Mais en règle générale, ça se passe bien avec le public, les gens sont réceptifs ?

B. : Oui

C. : Même si ça se passe mal pour nous, qu'on n'est pas satisfait de notre prestation parce qu'on a raté quelque chose, les gens sont super contents.

B. : À nos débuts au Galande, des gens gueulaient parce qu’on était grossier. Il y a longtemps, j’ai vu une bonne femme, qui a quitté la salle alors que j’étais en train de me changer dans les escaliers [à la fois vestiaire pour les comédiens et chemin de sortie]. Elle m’a dit : « Si vous étiez fans du film, vous ne seriez pas devant l’écran. – Écoutez, madame, si vous voulez voir le Rocky sans personne devant l’écran, eh bien, louez le DVD… » Parce que de telles projections du Rocky Horror Picture Show n’existent plus nulle part ailleurs en France. (Peut-être à Londres et en Allemagne.)

C. : Quand le Rocky a été projeté récemment au Cinéma Paradiso, les gens attendaient qu’on fasse l’animation.

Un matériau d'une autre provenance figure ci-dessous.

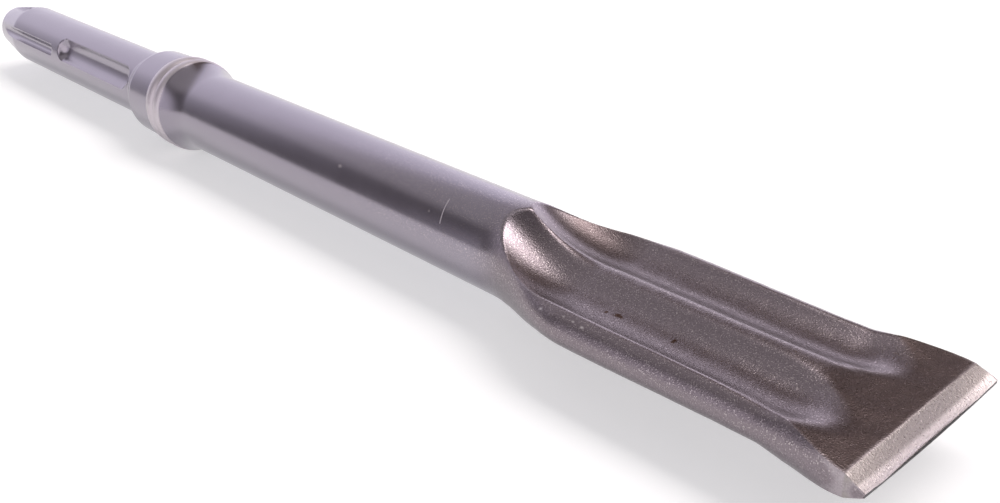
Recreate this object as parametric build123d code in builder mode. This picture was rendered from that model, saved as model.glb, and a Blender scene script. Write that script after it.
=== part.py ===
from build123d import *
import math
import os

os.makedirs("parts", exist_ok=True)

# Flat chisel for an electric hammer, forged in one piece with its shank.
# X runs along the axis, from the shank's end at 0 to the cutting edge. Y runs across the blade.
# Z is the upward normal of the blade as it lies flat.

# Main sizes
total_length = 327.5
shank_radius = 9.0
body_radius = 10.0
edge_width = 36.4

# Shank: the round end that the hammer's chuck holds
shank_length = 97.0
end_taper_length = 15.0
end_face_radius = 6.7

# Locking grooves: closed at both ends, one on each side of the shank
lock_length = 45.5
lock_end_gap = 1.5
lock_cutter_radius = 4.0
lock_depth = 2.2
lock_angle = 60.0

# Drive slots: open at the shank's end, each with its own angle, length, depth and cutter radius
side_slot_angle = 72.0
side_slot_length = 45.5
side_slot_depth = 1.5
side_slot_cutter_radius = 1.6
top_slot_angle = 7.0
top_slot_length = 14.5
top_slot_depth = 2.0
top_slot_cutter_radius = 2.2
rear_slot_angle = 223.0
rear_slot_length = 45.5
rear_slot_depth = 2.0
rear_slot_cutter_radius = 3.0

# Collar: a shoulder, a long land and two raised beads, then a hollow cone down to the body
shoulder_length = 5.0
shoulder_radius = 11.35
shoulder_blend = 2.5
land_length = 10.8
bead_width = 3.7
bead_valley_radius = 11.65
bead_crest_radius = 12.15
cone_length = 9.3

# Blade outline: the round body spreads in the neck, narrows to a waist, then flares at the spade
blade_length = 86.0
neck_length = 28.0
spade_length = 20.0
blade_half_width = 17.2
waist_half_width = 16.5
spade_half_width = 18.0

# Ridges along the blade's sides: each starts on the round body, at its own angle above the middle plane
root_ridge_angle = 40.7
ridge_settle_length = 22.0
ridge_offset = 14.1
ridge_height = 3.55
waist_ridge_height = 3.25
spade_ridge_height = 3.7
spade_rise_length = 4.5
corner_inset = 0.15

# Blade thickness: the upper and lower faces taper together, down to the ground bevels
bevel_length = 3.4
bevel_back_height = 2.05
face_crown = 0.05
face_slope = 0.1138
corner_slope = 0.15
edge_height = 0.5

# Flutes: two round-bottomed hollows in each face, with a rounded rib between them
flute_radius = 12.0
flute_offset = 7.5
flute_floor_height = 1.6
flute_root_radius = 32.0
flute_root_start = 23.0
flute_root_sweep = 60.0
flute_overrun = 1.0
flute_run_out_angle = 11.5
flute_run_out_blend = 15.0
rib_rounding = 0.8

# Places along the axis
lock_end = shank_length - lock_end_gap
lock_start = lock_end - lock_length
bead_start = shank_length + shoulder_length + land_length
bead_valley = bead_start + bead_width
bead_end = bead_valley + bead_width
cone_end = bead_end + cone_length
neck_start = total_length - blade_length
neck_end = neck_start + neck_length
spade_start = total_length - spade_length
flute_level_start = neck_start + flute_root_start
flute_level_end = spade_start + flute_overrun
ridge_settled = neck_start + ridge_settle_length
spade_risen = spade_start + spade_rise_length
bevel_start = total_length - bevel_length

# Where the ridges leave the round body, and half the width of the cutting edge
edge_half_width = edge_width / 2
root_ridge_offset = body_radius * math.cos(math.radians(root_ridge_angle))
root_ridge_height = body_radius * math.sin(math.radians(root_ridge_angle))


def eased(x, *stations):
    """The height at x of a line that eases from each (place, height) station to the next."""
    for (start, low), (end, high) in zip(stations, stations[1:]):
        if x < end:
            share = max(x - start, 0) / (end - start)
            return low + (high - low) * share * share * (3 - 2 * share)
    return stations[-1][1]


# Places along the blade where its section is drawn
neck_stations = [neck_start + neck_length * i / 7 for i in range(7)]
middle_stations = [neck_end + (spade_start - neck_end) * i / 4 for i in range(4)]
spade_stations = [spade_start + (bevel_start - spade_start) * i / 6 for i in range(7)]

# Blade sections: a round one at the neck that turns into a wide one with rounded sides
blade_sections = []
for x in neck_stations + middle_stations + spade_stations + [total_length]:
    half_width = eased(
        x,
        (neck_start, body_radius),
        (neck_end, blade_half_width),
        (spade_start, waist_half_width),
        (bevel_start, spade_half_width),
        (total_length, edge_half_width),
    )
    corner_y = eased(
        x,
        (neck_start, root_ridge_offset),
        (ridge_settled, ridge_offset),
        (spade_start, ridge_offset),
        (bevel_start, spade_half_width - corner_inset),
        (total_length, edge_half_width - corner_inset),
    )
    ridge_line = eased(
        x,
        (neck_start, root_ridge_height),
        (ridge_settled, ridge_height),
        (spade_start, waist_ridge_height),
        (spade_risen, spade_ridge_height),
    )
    from_bevel = max(bevel_start - x, 0)
    corner_z = min(ridge_line, bevel_back_height + corner_slope * from_bevel)
    crown_z = min(body_radius, bevel_back_height + face_crown + face_slope * from_bevel)
    with BuildLine(Plane.YZ.offset(x)):
        upper = ThreePointArc((corner_y, corner_z), (0, crown_z), (-corner_y, corner_z))
        near_side = ThreePointArc((-corner_y, corner_z), (-half_width, 0), (-corner_y, -corner_z))
        lower = ThreePointArc((-corner_y, -corner_z), (0, -crown_z), (corner_y, -corner_z))
        far_side = ThreePointArc((corner_y, -corner_z), (half_width, 0), (corner_y, corner_z))
    blade_sections.append(Wire([upper, near_side, lower, far_side]))

# The cutter for one face's two flutes: its section, two circles that meet over the rounded rib, is swept
# along the hollows' floor, in past the neck and out over the spade
with BuildPart() as flutes:
    with BuildLine(Plane.XZ) as flute_path:
        path_radius = flute_root_radius - flute_radius
        centre_height = flute_floor_height + flute_root_radius
        root_arc = CenterArc(
            (flute_level_start, centre_height), path_radius, 270 - flute_root_sweep, flute_root_sweep
        )
        level = Line(root_arc @ 1, (flute_level_end, flute_floor_height + flute_radius))
        bend = JernArc(level @ 1, level % 1, flute_run_out_blend, flute_run_out_angle)
        run_out = PolarLine(bend @ 1, total_length - flute_level_end, flute_run_out_angle)
    section_plane = Plane(origin=flute_path.line @ 0, x_dir=(0, 1, 0), z_dir=flute_path.line % 0)
    with BuildSketch(section_plane) as section:
        with Locations((-flute_offset, 0), (flute_offset, 0)):
            Circle(flute_radius)
        fillet(section.vertices().filter_by(lambda v: abs(v.Y) < rib_rounding), rib_rounding)
    sweep(path=flute_path.line)


def round_ended_cutter(start, end, radius, depth, angle):
    """A bar with ball ends that sinks the given depth into the shank, at the given angle from +Z."""
    height = shank_radius - depth + radius
    bar = Pos((start + end) / 2, 0, height) * Rot(0, 90, 0) * Cylinder(radius, end - start)
    balls = [Pos(x, 0, height) * Sphere(radius) for x in (start, end)]
    return Rot(angle, 0, 0) * (bar + balls)


# Locking grooves on both sides, then the drive slots, which run out through the shank's end
ball_inset = math.sqrt(lock_cutter_radius**2 - (lock_cutter_radius - lock_depth) ** 2)
shank_cutters = [
    round_ended_cutter(
        lock_start + ball_inset, lock_end - ball_inset, lock_cutter_radius, lock_depth, angle
    )
    for angle in (lock_angle, lock_angle + 180)
]
shank_cutters += [
    round_ended_cutter(-radius, length - radius, radius, depth, angle)
    for length, radius, depth, angle in (
        (side_slot_length, side_slot_cutter_radius, side_slot_depth, side_slot_angle),
        (top_slot_length, top_slot_cutter_radius, top_slot_depth, top_slot_angle),
        (rear_slot_length, rear_slot_cutter_radius, rear_slot_depth, rear_slot_angle),
    )
]

# The turned profile stands in the plane of the top slot, so the turned faces have their seam in that slot
profile_plane = Plane(Location((0, 0, 0), (90 + top_slot_angle, 0, 0)))

with BuildPart() as chisel:
    # Shank, collar and body, turned as one profile
    with BuildSketch(profile_plane) as turned_profile:
        with BuildLine():
            shank_line = Polyline(
                (0, 0),
                (0, end_face_radius),
                (end_taper_length, shank_radius),
                (shank_length, shank_radius),
            )
            shoulder = Line(shank_line @ 1, (shank_length + shoulder_length, shoulder_radius))
            land = Line(shoulder @ 1, (bead_start, bead_valley_radius))
            first_bead = ThreePointArc(
                land @ 1,
                (bead_start + bead_width / 2, bead_crest_radius),
                (bead_valley, bead_valley_radius),
            )
            second_bead = ThreePointArc(
                first_bead @ 1,
                (bead_valley + bead_width / 2, bead_crest_radius),
                (bead_end, bead_valley_radius),
            )
            TangentArc((cone_end, body_radius), second_bead @ 1, tangent=(-1, 0))
            Polyline((cone_end, body_radius), (neck_start, body_radius), (neck_start, 0), (0, 0))
        make_face()
        shoulder_corners = turned_profile.vertices().filter_by(
            lambda v: shank_length <= v.X <= shank_length + shoulder_length and v.Z > 0
        )
        fillet(shoulder_corners, shoulder_blend)
    revolve(axis=Axis.X)

    # Blade blank, drawn through its sections
    add(Solid.make_loft(blade_sections))

    # Flutes in the upper face and, as their mirror image, in the lower one
    add(flutes.part, mode=Mode.SUBTRACT)
    mirror(flutes.part, about=Plane.XY, mode=Mode.SUBTRACT)

    # Ground bevels: one from above and one from below, with the blunt cutting edge between them
    with BuildSketch(Plane.XZ):
        with BuildLine():
            Polyline(
                (bevel_start, bevel_back_height + face_crown),
                (total_length, edge_height),
                (total_length, body_radius),
                (bevel_start, body_radius),
                close=True,
            )
        make_face()
        mirror(about=Plane.XY)
    extrude(amount=edge_width, both=True, mode=Mode.SUBTRACT)

    # Locking grooves and drive slots in the shank
    add(shank_cutters, mode=Mode.SUBTRACT)

chisel.part.label = "chisel"
export_step(chisel.part, "parts/chisel.step")
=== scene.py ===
# %% [markdown]
# # A flat hammer chisel, lying on a plain floor
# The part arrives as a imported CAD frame. This cell loads it and keeps the box that it fills, because the
# dressed piece has to stay inside that box.

import math

import bpy
import numpy as np
from mathutils import Matrix, Vector


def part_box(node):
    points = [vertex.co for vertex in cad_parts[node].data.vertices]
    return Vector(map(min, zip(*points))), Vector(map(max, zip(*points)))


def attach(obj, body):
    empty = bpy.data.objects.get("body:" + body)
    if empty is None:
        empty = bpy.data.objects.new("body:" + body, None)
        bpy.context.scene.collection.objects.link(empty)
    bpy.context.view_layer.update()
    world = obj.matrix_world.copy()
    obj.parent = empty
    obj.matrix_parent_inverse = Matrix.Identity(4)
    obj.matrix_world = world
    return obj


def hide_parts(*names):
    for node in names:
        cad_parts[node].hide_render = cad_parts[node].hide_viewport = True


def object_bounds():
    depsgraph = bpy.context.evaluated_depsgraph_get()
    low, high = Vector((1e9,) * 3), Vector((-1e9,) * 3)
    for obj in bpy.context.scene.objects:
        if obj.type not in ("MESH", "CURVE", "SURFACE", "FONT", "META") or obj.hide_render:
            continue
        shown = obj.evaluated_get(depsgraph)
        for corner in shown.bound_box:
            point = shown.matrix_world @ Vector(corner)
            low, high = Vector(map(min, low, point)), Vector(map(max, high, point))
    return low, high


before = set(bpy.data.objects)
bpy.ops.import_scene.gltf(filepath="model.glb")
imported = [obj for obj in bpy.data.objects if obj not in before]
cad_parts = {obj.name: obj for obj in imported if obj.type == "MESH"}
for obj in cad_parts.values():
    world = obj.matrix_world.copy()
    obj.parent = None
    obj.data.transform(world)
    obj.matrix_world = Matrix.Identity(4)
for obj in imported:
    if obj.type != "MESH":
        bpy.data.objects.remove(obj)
cad_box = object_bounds()
chisel_low, chisel_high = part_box("chisel")
print("CAD box", [round(v, 4) for v in chisel_low], [round(v, 4) for v in chisel_high])

# %% [markdown]
# ## Writing nodes as sums
# A shader or a Geometry Nodes tree is a long sum of small steps. One class wraps a socket, so that
# `1 - mask` or `height * 0.3` adds the Math nodes that it needs. Every node comes from `add_node`, which takes
# the node's type, its settings, and the values or links of its sockets.

# %% One way to add a node
def add_node(tree, kind, settings=None, inputs=None):
    """Adds a node, then its settings, then the values or links of its sockets."""
    made = tree.nodes.new(kind)
    for name, setting in (settings or {}).items():
        setattr(made, name, setting)
    for key, given in (inputs or {}).items():
        socket = made.inputs[key]
        if isinstance(given, Value):
            tree.links.new(given.socket, socket)
        elif isinstance(given, bpy.types.NodeSocket):
            tree.links.new(given, socket)
        else:
            socket.default_value = given
    return made


print("add_node is ready")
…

B. On était censés rester assis dans la salle mais on a fini par le faire. Sans changement de costumes ni rien du tout. J’avais proposé aux organisateurs qu’on fasse l’animation, mais ils avaient refusé, disant que la salle était trop grande, qu’on serait trop petits devant l’écran. D’autant que les spectateurs écoutaient le film au casque. On devait faire un pré-show puis aller nous asseoir avec notre casque dans la salle. Et puis, en entrant dans la salle, il y a un type, – tu me dis que c’est un producteur – [Charlotte acquiesce] à l’entrée qui nous dit : « Allez, mettez le feu. » Et on a fait l’animation.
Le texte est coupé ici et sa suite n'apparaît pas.